This week the staff held a planning meeting, one of several, to begin mapping out the coming year. In my first parish, the rector called it the long death march through the calendar—painful, but necessary. Actually, we had a lot of fun along the way, and I’m grateful we are working on the project further ahead than in some years.
All too often the tasks of daily life can consume our time and energy such that we lose sight of the big picture. I’m reminded of when we lived in Evanston, right on the border with Northwestern University’s campus, and the students would all walk looking down at the sidewalks, which were plastered with signs announcing this or that upcoming opportunity. Now, of course, students are just as likely to be looking down at their phones while walking, something I’m afraid I’m guilty of as well. But life is more than the immediate demands and expectations. We need to remember to look up, to see further out, to ask the bigger questions.
Author and theologian Frederick Buechner put it this way:
We are much involved, all of us, with questions about things that matter a good deal today but will be forgotten by this time tomorrow—the immediate wheres and whens and hows that face us daily at home and at work—but at the same time we tend to lose track of the questions about things that matter always, life-and-death questions about meaning, purpose, and value. To lose track of such deep questions as these is to risk losing track of who we really are in our own depths and where we are really going.

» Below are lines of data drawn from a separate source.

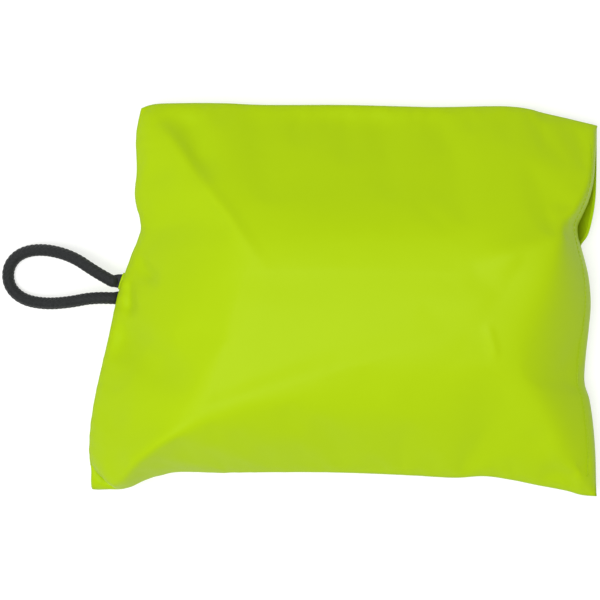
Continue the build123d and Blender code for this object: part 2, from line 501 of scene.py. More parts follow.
def braid_height(turn, run):
    """The height of two sets of strands that cross over two and under two, from 0 to 1."""
    one = STRANDS * turn + run / STRAND_STEP
    other = STRANDS * turn - run / STRAND_STEP
    heights = []
    for strand, crossed, way in ((one, other, 1), (other, one, -1)):
        across = 2 * (strand - np.floor(strand)) - 1
        over = way * np.sin(math.pi / 2 * (crossed + np.floor(strand)))
        heights.append(np.sqrt(1 - STRAND_ROUNDNESS * across**2) + BRAID_LIFT * over)
    return np.maximum(*heights) / (1 + BRAID_LIFT)


def make_hang_cord():
    """The braided loop, rounded off at both ends, where it goes into the seam."""
    line = evenly(cord_line(LOOP_ROUTE), LOOP_RINGS)
    along, side, above = directions(line, (0, 0, 1))
    tip = np.linspace(math.pi / 2, 0, TIP_RINGS, endpoint=False)
    run = runs_of(line)
    radius = CORD_DIAMETER / 2
    centres = np.concatenate([
        line[0] - along[0] * (radius * np.sin(tip))[:, None],
        line,
        (line[-1] + along[-1] * (radius * np.sin(tip))[:, None])[::-1],
    ])
    size = np.concatenate([np.cos(tip), np.ones(len(line)), np.cos(tip)[::-1]])
    run = np.concatenate([-radius * np.sin(tip), run, run[-1] + radius * np.sin(tip)[::-1]])
    pad = ((TIP_RINGS, TIP_RINGS), (0, 0))
    side, above = np.pad(side, pad, "edge"), np.pad(above, pad, "edge")
    turn = np.arange(LOOP_SIDES) / LOOP_SIDES
    relief = BRAID_RELIEF * (1 + BRAID_LIFT) * (1 - braid_height(turn[None], run[:, None]))
    reach = ((radius - relief) * size[:, None])[..., None]
    angle = 2 * math.pi * turn[None, :, None]
    rings = centres[:, None] + reach * (side[:, None] * np.cos(angle) + above[:, None] * np.sin(angle))
    piece = build("hang_cord", [tube(rings, math.pi * CORD_DIAMETER)], black_braid)
    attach(piece, "loop")
    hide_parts("hang_loop")


make_hang_cord()

# -------------------- shape of the case

# The sides of the case as it lies, each clockwise, in millimetres
TOP_SIDE = [
    (-132, 125.2), (-124, 127.8), (-104, 128.6), (-77, 128.4), (-55, 127.4), (0, 127.3),
    (30, 126.6), (60, 125.9), (105, 126.4), (118, 125.2), (131, 122), (147, 118.4), (165, 114),
]
BACK_LIP = [
    (165, 114), (164.7, 85), (164, 67), (162.4, 55), (159, 42), (154.2, 34), (159.2, 16),
    (160.8, -2), (159.6, -18), (157.6, -36), (156.8, -54), (160, -65), (164, -98), (165, -128.5),
]
FRONT_LIP = [
    (165, 114), (162.7, 78), (159.6, 65), (155, 54.5), (152, 48), (152.2, 41), (154.2, 34), (159, 16),
    (160.6, -2), (159.4, -18), (157.4, -36), (156.4, -54), (159.6, -65), (163.6, -98), (165, -128.5),
]
BOTTOM_SIDE = [
    (165, -128.5), (155, -127.6), (146, -125), (127, -121.2), (109, -117.4), (92, -115),
    (73, -116), (46, -114.6), (9, -113), (-20, -112.4), (-80, -112.6), (-109, -112.4),
    (-127, -117), (-138, -122), (-145, -123.4), (-150, -121), (-157, -115.5),
]
LEFT_SIDE = [
    (-157, -115.5), (-162, -110.5), (-165.3, -103), (-166, -94), (-163, -68), (-153.5, -25),
    (-146.5, 6), (-138.8, 28), (-132.2, 47), (-136, 66), (-135, 84), (-135.3, 108), (-132, 125.2),
]
COLUMNS, ROWS = ((132, 102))
PANEL_WIDTH, PANEL_HEIGHT = 330 * MM, 250 * MM  # what a whole share is along and across
CLOTH = 0.5 * MM

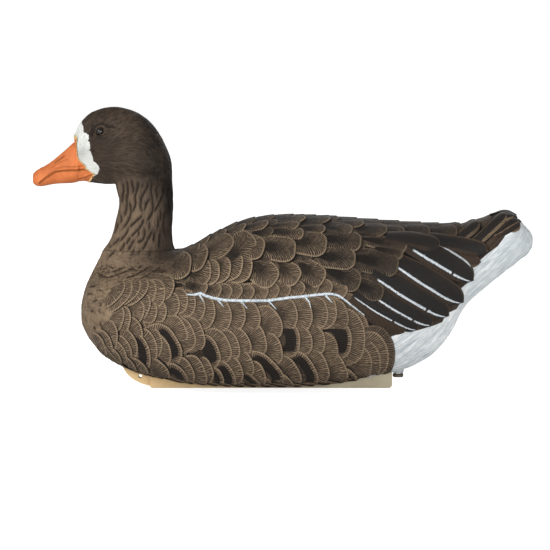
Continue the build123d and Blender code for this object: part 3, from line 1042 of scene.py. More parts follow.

Rarely do we move in a perfectly straight line. Making a commitment to giving ourselves time to think about the meaning, purpose and value of our life and to ensure our priorities reflect what truly matters, can help us be sure we are on track, giving our time and energy to those things that are most important to us. I know first hand how hard it is to do and how essential both as an individual and when working as part of a larger community.
Our parish Identity Statement, Celebrating God’s love for all, seeking to embody Christ in the world, is helping to shape and inform the longer range planning of both the staff and the vestry. This Sunday, we’ll have time to explore this more during our vestry town hall meetings, but it is a lens we can all use to reflect on the purpose, meaning and values in our own life as well as within the parish community and ministries. It goes behind the “what” are we doing and moves us into questions about “how” we go about doing whatever it is we do. How do I show up with others? How am I present to and with those who I find easy to love and those who may trigger me, for whatever reason. How am I making decisions about my time, money, energy and other resources, remembering that whatever I put my energy and focus into, grows. What do I want to grow in my life, and how am I investing toward that end?
Church is a place that can and, hopefully does, encourage you to make space to explore these essential questions by fostering opportunities to engage with scripture, with others who are sharing the journey with us, and with ourselves. Thomas Merton said, with God, a little sincerity goes a long way. If we desire to engage in these bigger questions, there will be sufficient space in our lives to do so. In God all things are possible!